Since migrant workers starting coming in force in the 1970s, there have been stories of workers hoodwinked by corrupt agents and unscrupulous contractors.

But there were also many success stories. Last year alone, migrants sent an estimated $45 billion in remittances to India, according to the World Bank.

Inspired by such success, laborers came here with big dreams. Lingaiah planned to save up for his sister's wedding back in Hyderabad, India. J. Anjaiah promised his daughters dowries and told his parents in India's Karimnagar Province that he would support them in their old age. Panjala Sureshkumar of Kerala wanted "to do something with myself ... [to] become someone."

Dubai disappointed them all.

Lingaiah's construction project was canceled. Mr. Anjaiah broke his foot in a fall and was fired from his gardening job. And Mr. Sureshkumar lost his cleaning job when the hotel he was working in closed two wings. Their work no longer required, they're now expected to disappear.

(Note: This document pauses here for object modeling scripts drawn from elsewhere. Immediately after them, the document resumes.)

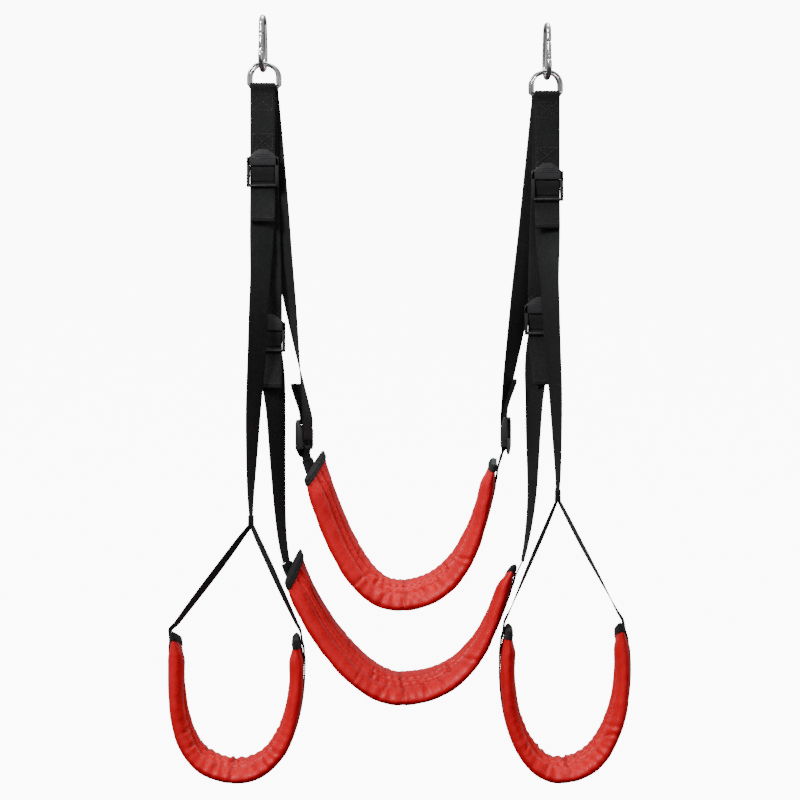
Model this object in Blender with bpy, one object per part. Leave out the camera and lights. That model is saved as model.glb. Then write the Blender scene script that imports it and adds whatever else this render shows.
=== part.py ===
"""Padded strap suspension swing: two snap hooks, six D-rings, adjustable webbing, a back band,
a seat band and two leg loops. X is across, Y is to the rear, Z is up. Lengths are in
millimetres until a mesh is made, which turns them into metres."""

import math

import bmesh
import bpy
import numpy as np
from mathutils import Matrix, Vector

MM = 0.001

# Hanging points and hooks
HOOK_SPAN = 432.0
HOOK_DROP = 12.0
HOOK_WIRE = 4.0
HOOK_LENGTH = 88.0
EYE_RADIUS = 9.0
BOW_RADIUS = 15.0
HOOK_YAW = 8.0
GATE_TOP = -23.0
GATE_FOOT = -50.0
GATE_RADIUS = 3.6
PIN_RADIUS = 1.0

# D-rings, three on each hook, one behind the other
RING_WIRE = 2.0
RING_WIDTH = 44.0
RING_HEIGHT = 34.0
RING_PITCH = 7.7
RING_STEP_IN = 2.2
RING_GAP = 0.9

# Webbing
WEB = 38.0
WEB_THICK = 1.5
GAP = 0.3
LOOP_GAP = 0.5
LINK_WEB = 24.0
LINK_GAP = 1.0

# Ladder-lock buckle, measured from the bar that the fixed strap hangs on
BAR_RADIUS = 2.2
GRIP_BAR = -14.0
GRIP_BACK = -0.5
FOOT_BAR = -41.0
FOOT_BACK = -5.2
SIDE_WIDTH = 4.4
TAB_TOP = 14.0
TAB_FRONT = -7.4
TAIL_BACK = -1.6
TAIL_START = FOOT_BAR + 5.6 - GAP

# Padded bands
BAND = 94.0
BAND_THICK = 19.0
BAND_END_THICK = 9.0
COVER = 0.8
BINDING_LENGTH = 13.0
BINDING_THICK = 1.1
CUP_GAP = 0.7
BAND_STEPS = 19

# Heights of the buckles' top bars and the ends of the free tails, left then right
LEG_BUCKLE = (-206.0, -227.0)
LEG_TAIL_END = (-302.0, -312.0)
SEAT_BUCKLE = (-456.0, -430.0)
SEAT_TAIL_END = (-554.0, -549.0)
BACK_BUCKLE = ((-151.0, -645.0), (151.0, -641.0))
BACK_TAIL_END = (-547.0, -540.0)
BACK_TWIST = (111.0, 80.0)
BACK_EASE = (1.4, 1.7)
JUNCTION = ((-232.5, -754.0), (230.5, -716.0))
# How a strap turns below its buckle: share turned early, by what share of the run, and the
# power of the rest
LEG_EASE = ((0.45, 0.3, 2.6), (0.5, 0.3, 2.0))
SEAT_EASE = (0.3, 0.3, 0.8)
SEAT_TAIL_SWING = 10.0
SEAT_BUCKLE_IN = 8.0
BRANCH_TURN = ((14.0, 9.0), (4.0, 4.0))
LEG_DEPTH = -36.0

# Each band hangs as a U: end, lean of the arm in degrees, and how far each handle reaches
BACK_U = dict(left=(-138.0, -672.0), right=(135.0, -667.0), foot=(-10.0, -867.0),
              lean=(17.5, 17.5), arm=(0.45, 0.25), base=(0.25, 0.45))
SEAT_U = dict(left=(-170.0, -825.0), right=(163.0, -830.0), foot=(-10.0, -1008.0),
              lean=(20.0, 27.5), arm=(0.45, 0.25), base=(0.20, 0.50))
LEFT_LEG_U = dict(left=(-346.0, -927.0), right=(-165.0, -930.0), foot=(-251.0, -1129.0),
                  lean=(8.0, -9.0), arm=(0.25, 0.34), base=(0.50, 0.35))
RIGHT_LEG_U = dict(left=(157.0, -916.0), right=(322.0, -914.0), foot=(232.0, -1128.0),
                   lean=(-7.0, -10.0), arm=(0.60, 0.40), base=(0.20, 0.35))
# Turn of each band about its own length (left, foot, right) and slant of its ends
BACK_TURN = (24.0, 26.0, 1.0)
BACK_SLANT = (-0.36, 0.0, 0.10)
SEAT_TURN = (23.0, 28.0, -2.0)
SEAT_SLANT = (-0.42, -0.10, -0.20)
LEFT_LEG_TURN = (2.0, 16.0, 0.0)
LEFT_LEG_SLANT = (0.16, 0.0, 0.05)
RIGHT_LEG_TURN = (0.0, 17.0, 1.0)
RIGHT_LEG_SLANT = (-0.05, -0.08, -0.16)

COLOURS = {
    "webbing": ((0.02, 0.02, 0.02, 1.0), 0.85, 0.0),
    "pad_fabric": ((0.62, 0.015, 0.02, 1.0), 0.5, 0.0),
    "binding": ((0.025, 0.025, 0.028, 1.0), 0.8, 0.0),
    "foam": ((0.75, 0.72, 0.62, 1.0), 0.95, 0.0),
    "chrome_steel": ((0.8, 0.8, 0.82, 1.0), 0.12, 1.0),
    "spring_steel": ((0.45, 0.45, 0.47, 1.0), 0.35, 1.0),
    "buckle_plastic": ((0.03, 0.03, 0.033, 1.0), 0.45, 0.0),
}


def clear_scene():
    for obj in list(bpy.data.objects):
        bpy.data.objects.remove(obj, do_unlink=True)
    for group in list(bpy.data.collections):
        bpy.data.collections.remove(group)


def new_collection(name, hidden=False):
    group = bpy.data.collections.new(name)
    group.hide_render = hidden
    bpy.context.scene.collection.children.link(group)
    return group


def new_material(name):
    colour, rough, metal = COLOURS[name]
    made = bpy.data.materials.new(name)
    made.use_nodes = True
    shader = made.node_tree.nodes["Principled BSDF"]
    shader.inputs["Base Color"].default_value = colour
    shader.inputs["Roughness"].default_value = rough
    shader.inputs["Metallic"].default_value = metal
    made.diffuse_color = colour
    return made


clear_scene()
PART = new_collection("strap_suspension_swing")
CUTTERS = new_collection("cutters", hidden=True)
MATERIALS = {name: new_material(name) for name in COLOURS}


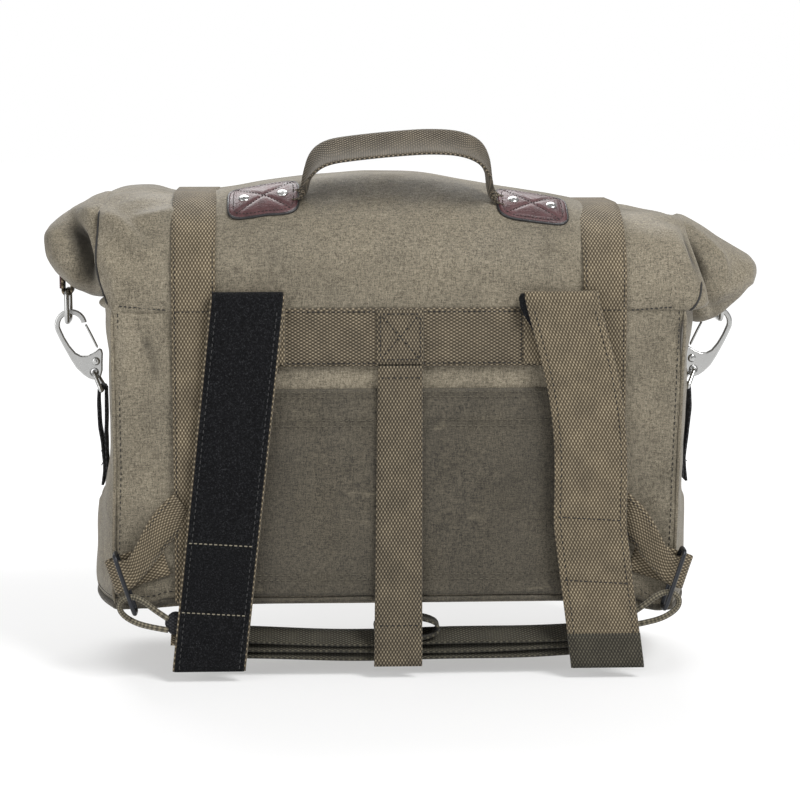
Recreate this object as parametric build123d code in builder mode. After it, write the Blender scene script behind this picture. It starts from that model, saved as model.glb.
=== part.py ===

"At first it was fantastic," explains Anjaiah. But with no more profits to be made, he plans to return to Kerala and farm mangoes, a family tradition for generations. "I thought I could do something better. But I could not," he says.

For some, just getting home seems insurmountable – and shameful.

"I have nothing," Sureshkumar says quietly, holding his palms up. No money, not even a passport, which was confiscated by the agents who brought him here.

"It is a great shame to go home like this," admits Lingaiah. "But if I stay here, I fear I might go hungry or be thrown in jail. And then I will cause even graver disappointment to my family."

The government does little to remedy the problem, charges Nicholas McGeehan, who as a former oil company contractor in the Emirates from 2002-06 got insight on the issue from within the system.

"The government knows exactly what is going on, because the same guys who run the government own the construction companies and the developers," writes Mr. McGeehan by e-mail from Italy, where he runs an organization called Mafiwasta, which addresses migrant labor issues in the Gulf. He describes the government's treatment of migrants as "ruthless, arrogant, racist, and greedy."

Humaid bin Dimas, a Ministry of Labor spokesman, would "not confirm or deny any statistics" regarding treatment, visa cancellations, or departures from the country. But in a rare statement in April, the ministry said it had "put together a new strategy to improve living and working conditions for labourers," including an offensive against "unscrupulous foreign recruitment agencies."

In the meantime, concerned individuals such as McGeehan are trying to fill in the gaps. Devanapally Shashikala, an Indian doctor, runs a small private charity out of a third-floor apartment in Karama that provides healthcare, food, clothing, and sometimes plane tickets home to the needy migrants. K.V. Shamsudheen, a successful stock broker who started a charity called Pravasi Bandhu Welfare Trust in 2001, says that in addition to money, the laborers need motivation.

"They feel down and out, and they need to be reminded that it is up to them to get through this," he says. He hosts a popular motivational weekly radio program and also conducts workshops around the Gulf in which he talks about goal setting, saving, and time management.

"I tell them – you must hold your head high.... Do not cry."